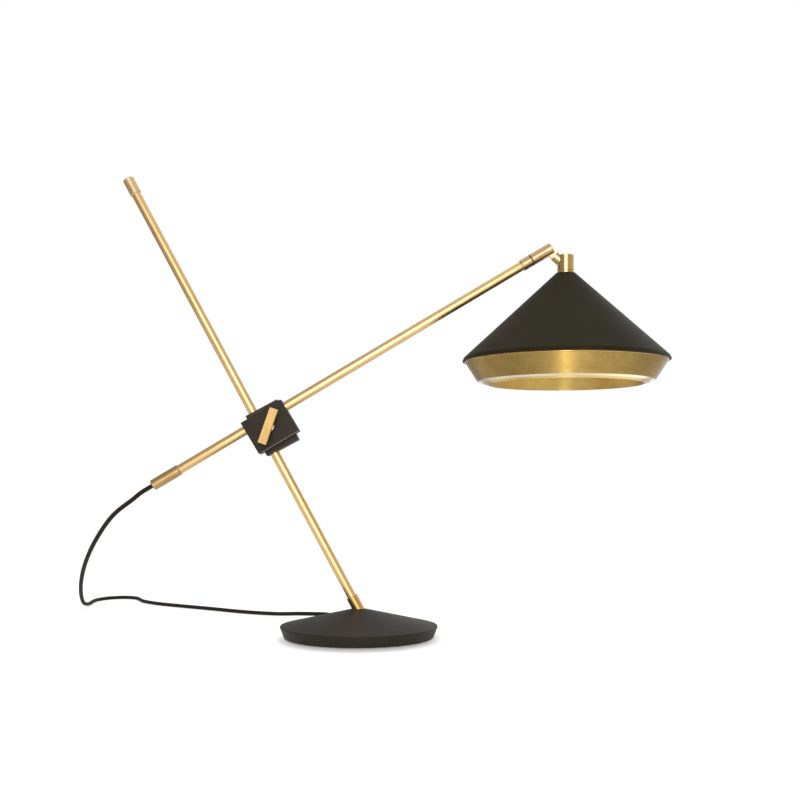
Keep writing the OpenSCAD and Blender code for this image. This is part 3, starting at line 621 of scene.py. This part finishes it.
coil_in = coil_point(0) - CORD_D * coil_way(0)
coil_out = coil_point(COIL_TURNS) + CORD_D * coil_way(COIL_TURNS)
run_points = [
    TUBE_MOUTH, TUBE_MOUTH - STRAIGHT * ARM_WAY,
    TUBE_MOUTH - 2 * STRAIGHT * ARM_WAY + Vector((0, 2, -2)),
    (-290, -12, 145), (-317, 18, 117), (-342, 62, 88), (-364, 116, 60), (-382, 174, 35),
    (-395, 228, 16), (-404, 275, 7), (-410, 316, CORD_Z), (-413, 345, CORD_Z),
    (-410, 369, CORD_Z), (-398, 388, CORD_Z), (-378, 395, CORD_Z), (-359, 386, CORD_Z),
    (-348, 366, CORD_Z), (-336, 342, CORD_Z), (-308, 312, CORD_Z), (-268, 283, CORD_Z),
    (-220, 251, CORD_Z), (-170, 216, CORD_Z), (-122, 186, CORD_Z + 1), (-85, 161, CORD_Z + 4.2),
    coil_in - 2 * STRAIGHT * coil_way(0), coil_in - STRAIGHT * coil_way(0), coil_in]
PLUG_AT = Vector((24.0, 100.8, 5.1))
PLUG_TURN = radians(-8.0)
PLUG_WAY = Vector((cos(PLUG_TURN), sin(PLUG_TURN), 0.0))
lead_points = [
    coil_out, coil_out + CORD_D * coil_way(COIL_TURNS), (7, 100.2, CORD_Z + 0.2),
    (13, 101.3, CORD_Z + 1), PLUG_AT - CORD_D * PLUG_WAY, PLUG_AT]
coil_line = [coil_point(k / COIL_RINGS) for k in range(round(COIL_RINGS * COIL_TURNS) + 1)]
centre_line = curve(run_points, steps=16) + coil_line + curve(lead_points, steps=6)
centre_line = [point * MM for point in centre_line]

CORD_SIDES = 20


def tube_mesh(name, line, radius, sides):
    """A round tube along a line, with its own unwrapped length and girth in metres."""
    aside = Vector((0.0, 0.0, 1.0)).cross(line[1] - line[0]).normalized()
    corners = []
    lengths = [0.0]
    for i, point in enumerate(line):
        way = (line[min(i + 1, len(line) - 1)] - line[max(i - 1, 0)]).normalized()
        aside = (aside - aside.dot(way) * way).normalized()
        above = way.cross(aside)
        for k in range(sides):
            angle = tau * k / sides
            corners.append(point + radius * (cos(angle) * aside + sin(angle) * above))
        if i:
            lengths.append(lengths[-1] + (point - line[i - 1]).length)
    faces = []
    wraps = []
    girth = tau * radius
    for i in range(len(line) - 1):
        for k in range(sides):
            a = i * sides + k
            b = i * sides + (k + 1) % sides
            faces.append((a, b, b + sides, a + sides))
            low = girth * k / sides
            high = girth * (k + 1) / sides
            here, on = lengths[i], lengths[i + 1]
            wraps += [(low, here), (high, here), (high, on), (low, on)]
    mesh = bpy.data.meshes.new(name)
    mesh.from_pydata(corners, [], faces)
    unwrapped = mesh.uv_layers.new(name="along_the_cord")
    for loop, wrap in zip(unwrapped.data, wraps):
        loop.uv = wrap
    mesh.polygons.foreach_set("use_smooth", [True] * len(faces))
    made = bpy.data.objects.new(name, mesh)
    bpy.context.scene.collection.objects.link(made)
    return made


def wave(tree, value, per_metre):
    """Rounded ridges, from 0 to 1, this many to the metre."""
    wires = {0: value, 1: pi * per_metre}
    angle = add(tree, "ShaderNodeMath", wires, operation="MULTIPLY").outputs[0]
    swing = add(tree, "ShaderNodeMath", {0: angle}, operation="SINE").outputs[0]
    return add(tree, "ShaderNodeMath", {0: swing}, operation="ABSOLUTE").outputs[0]


BRAID_DARK = (0.0110, 0.0078, 0.0064)
BRAID_LIGHT = (0.0330, 0.0235, 0.0195)
BRAID_SHINE = (1.0, 0.78, 0.68, 1.0)
BRAID_STRANDS = 12
braid, tree, shader, place = start_finish("braided_cover")
wrapped = add(tree, "ShaderNodeUVMap", uv_map="along_the_cord").outputs[0]
split = add(tree, "ShaderNodeSeparateXYZ", {0: wrapped})
braid_pitch = pi * CORD_D * MM / BRAID_STRANDS
wires = {0: split.outputs[0], 1: split.outputs[1]}
left = add(tree, "ShaderNodeMath", wires, operation="ADD").outputs[0]
right = add(tree, "ShaderNodeMath", wires, operation="SUBTRACT").outputs[0]
wires = {0: wave(tree, left, 1 / braid_pitch), 1: wave(tree, right, 1 / braid_pitch)}
knit = add(tree, "ShaderNodeMath", wires, operation="MULTIPLY").outputs[0]
tree.links.new(tint(tree, knit, BRAID_DARK, BRAID_LIGHT), shader.inputs["Base Color"])
shader.inputs["Roughness"].default_value = 0.7
shader.inputs["Sheen Weight"].default_value = 0.03
shader.inputs["Sheen Roughness"].default_value = 0.5
shader.inputs["Specular IOR Level"].default_value = 0.22
shader.inputs["Specular Tint"].default_value = BRAID_SHINE
raise_grain(tree, shader, knit, depth=0.0002)

mains_cord = tube_mesh("mains_cord", centre_line, CORD_D / 2 * MM, CORD_SIDES)
mains_cord.data.materials.append(braid)
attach(mains_cord, "arm")
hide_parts("cord_run", "cord_coil", "cord_lead")

strap, tree, shader, place = start_finish("tie_strap")
loops = clouds(tree, place, per_metre=2600.0, detail=6.0)
tree.links.new(tint(tree, loops, RUBBER_DARK, BRAID_LIGHT), shader.inputs["Base Color"])
shader.inputs["Roughness"].default_value = 0.9
raise_grain(tree, shader, loops, depth=0.0002)
dress(strap, "cord_tie")

plug_rubber = sprayed_black("plug_rubber", RUBBER_DARK, RUBBER_LIGHT, roughness=0.5,
                            grain_per_metre=2400.0, grain_depth=0.00003)
dress(plug_rubber, "plug_body")
blade_nickel = brushed_metal("blade_nickel", STEEL_DULL, STEEL_CLEAN, PLUG_WAY, PLUG_AT * MM,
                             turned=False, roughness=0.25, stretch=0.3)
dress(blade_nickel, "plug_blades")


# ---- Room -----------------------------------------------------------------------------------
# The lamp stands on a plain white table in front of a white sweep. A large softbox shines from
# above the camera, a narrow one makes the bright line down the metal, and one hangs overhead.

TABLE_LEFT = -1.6
TABLE_FRONT = -1.6
TABLE_RIGHT = 0.73
TABLE_BACK = 0.85
floor_mesh = bpy.data.meshes.new("table_top")
floor_corners = [(TABLE_LEFT, TABLE_FRONT, 0), (TABLE_RIGHT, TABLE_FRONT, 0),
                 (TABLE_RIGHT, TABLE_BACK, 0), (TABLE_LEFT, TABLE_BACK, 0)]
floor_mesh.from_pydata(floor_corners, [], [(0, 1, 2, 3)])
floor = bpy.data.objects.new("table_top", floor_mesh)
bpy.context.scene.collection.objects.link(floor)


def seen_directly(tree):
    """1 for rays from the camera and for what metal and glass show, otherwise 0."""
    path = add(tree, "ShaderNodeLightPath")
    wires = {0: path.outputs["Is Camera Ray"], 1: path.outputs["Is Glossy Ray"]}
    seen = add(tree, "ShaderNodeMath", wires, operation="MAXIMUM").outputs[0]
    wires = {0: seen, 1: path.outputs["Is Transmission Ray"]}
    return path, add(tree, "ShaderNodeMath", wires, operation="MAXIMUM").outputs[0]


TABLE_WHITE = (0.74, 0.74, 0.74, 1.0)
TABLE_GLOW = 0.66
# Round a point just in front of the base, the table's glow drops to a lower level: a painted
# contact shadow, fixed in place.
PAINTED_SHADOW_GLOW = 0.12
SHADOW_MIDDLE = Vector((0.0, -0.030, 0.0))
SHADOW_DARK = 0.070
SHADOW_END = 0.106
METAL_GLOW = 0.38
METAL_GLOW_RIGHT = 1.00
GLOW_TURNS = 0.34
GLOW_FULL = 0.56
table_white = bpy.data.materials.new("table_white")
table_white.use_nodes = True
tree = table_white.node_tree
tree.nodes.clear()
path, seen = seen_directly(tree)
spot = add(tree, "ShaderNodeTexCoord").outputs["Object"]
across = add(tree, "ShaderNodeSeparateXYZ", {0: spot}).outputs["X"]
wires = {0: spot, 1: tuple(SHADOW_MIDDLE)}
out = add(tree, "ShaderNodeVectorMath", wires, operation="DISTANCE").outputs["Value"]
wires = {"Value": out, "From Min": SHADOW_DARK, "From Max": SHADOW_END,
         "To Min": PAINTED_SHADOW_GLOW, "To Max": TABLE_GLOW}
glow_with_painted_shadow = add(tree, "ShaderNodeMapRange", wires,
                 interpolation_type="SMOOTHSTEP").outputs["Result"]
wires = {"Value": across, "From Min": GLOW_TURNS, "From Max": GLOW_FULL,
         "To Min": METAL_GLOW, "To Max": METAL_GLOW_RIGHT}
metal_glow = add(tree, "ShaderNodeMapRange", wires).outputs["Result"]
wires = {"Value": path.outputs["Is Camera Ray"], "To Min": metal_glow, "To Max": glow_with_painted_shadow}
glow = add(tree, "ShaderNodeMapRange", wires).outputs["Result"]
glow = add(tree, "ShaderNodeMath", {0: seen, 1: glow}, operation="MULTIPLY").outputs[0]
matt = add(tree, "ShaderNodeBsdfDiffuse", {"Color": TABLE_WHITE}).outputs[0]
light = add(tree, "ShaderNodeEmission", {"Strength": glow}).outputs[0]
both = add(tree, "ShaderNodeAddShader", {0: matt, 1: light}).outputs[0]
add(tree, "ShaderNodeOutputMaterial", {"Surface": both})
floor_mesh.materials.append(table_white)

ROOM_GREY = 0.45
METAL_GREY_LEFT = 0.40
METAL_GREY_RIGHT = 0.64
GREY_REACH = 0.9
SWEEP_TURN = radians(38.0)
SWEEP_WAY = Vector((sin(SWEEP_TURN), cos(SWEEP_TURN), 0.0))
SWEEP_WHOLE = cos(radians(26.0))
SWEEP_EDGE = cos(radians(50.0))
UNDER_TABLE = 0.24
TABLE_RIM = -0.14
RIM_FADE = 0.06
world = bpy.data.worlds.new("white_sweep")
bpy.context.scene.world = world
world.use_nodes = True
tree = world.node_tree
tree.nodes.clear()
way = add(tree, "ShaderNodeTexCoord").outputs["Generated"]
wires = {0: way, 1: tuple(SWEEP_WAY)}
facing = add(tree, "ShaderNodeVectorMath", wires, operation="DOT_PRODUCT").outputs["Value"]
split = add(tree, "ShaderNodeSeparateXYZ", {0: way})
wires = {"Value": split.outputs["X"], "From Min": -GREY_REACH, "From Max": GREY_REACH,
         "To Min": METAL_GREY_LEFT, "To Max": METAL_GREY_RIGHT}
metal_grey = add(tree, "ShaderNodeMapRange", wires).outputs["Result"]
wires = {"Value": facing, "From Min": SWEEP_EDGE, "From Max": SWEEP_WHOLE,
         "To Min": metal_grey, "To Max": 1.0}
sweep = add(tree, "ShaderNodeMapRange", wires, interpolation_type="SMOOTHSTEP").outputs["Result"]
wires = {"Value": split.outputs["Z"], "From Min": TABLE_RIM - RIM_FADE, "From Max": TABLE_RIM,
         "To Min": UNDER_TABLE, "To Max": sweep}
sweep = add(tree, "ShaderNodeMapRange", wires).outputs["Result"]
path, seen = seen_directly(tree)
wires = {"Value": seen, "To Min": ROOM_GREY, "To Max": sweep}
level = add(tree, "ShaderNodeMapRange", wires).outputs["Result"]
wires = {"Value": path.outputs["Is Camera Ray"], "To Min": level, "To Max": 1.0}
level = add(tree, "ShaderNodeMapRange", wires).outputs["Result"]
wires = {"Color": (1.0, 1.0, 1.0, 1.0), "Strength": level}
sky = add(tree, "ShaderNodeBackground", wires).outputs[0]
add(tree, "ShaderNodeOutputWorld", {"Surface": sky})


def softbox(name, where, target, wide, high, brightness):
    """A flat lamp behind cloth. brightness is what a mirror shows of it, where 1 is white."""
    lamp = bpy.data.lights.new(name, "AREA")
    lamp.shape = "RECTANGLE"
    lamp.size = wide
    lamp.size_y = high
    lamp.energy = brightness * pi * wide * high
    stand = bpy.data.objects.new(name, lamp)
    stand.location = where
    stand.rotation_euler = (Vector(target) - Vector(where)).to_track_quat("-Z", "Y").to_euler()
    bpy.context.scene.collection.objects.link(stand)


LAMP_MIDDLE = (0.0, 0.0, 0.25)
softbox("key_softbox", (0.10, -2.15, 0.86), LAMP_MIDDLE, wide=1.8, high=1.4, brightness=1.6)
softbox("strip_softbox", (0.02, -1.6, 0.44), SHADE_POINT, wide=0.38, high=0.80, brightness=8.0)
softbox("top_softbox", (0.1, 0.1, 1.7), LAMP_MIDDLE, wide=1.6, high=1.6, brightness=0.5)

camera_data = bpy.data.cameras.new("camera")
camera_data.sensor_width = 36.0
camera_data.lens = 49.05
camera_data.shift_y = 0.095
camera = bpy.data.objects.new("camera", camera_data)
camera.location = (0.0489, -1.298, 0.1917)
camera.rotation_euler = (radians(90.0), 0.0, 0.0)
bpy.context.scene.collection.objects.link(camera)
bpy.context.scene.camera = camera
bpy.context.scene.view_settings.view_transform = "Standard"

━━━━━━━━━━━━━━━━━━━━

# [WRITTEN INSTRUCTION]
Select every line of the material above holding the word "this" and copy it.

# [WRITTEN SOLUTION]
Keep writing the OpenSCAD and Blender code for this image. This is part 3, starting at line 621 of scene.py. This part finishes it.
    """Rounded ridges, from 0 to 1, this many to the metre."""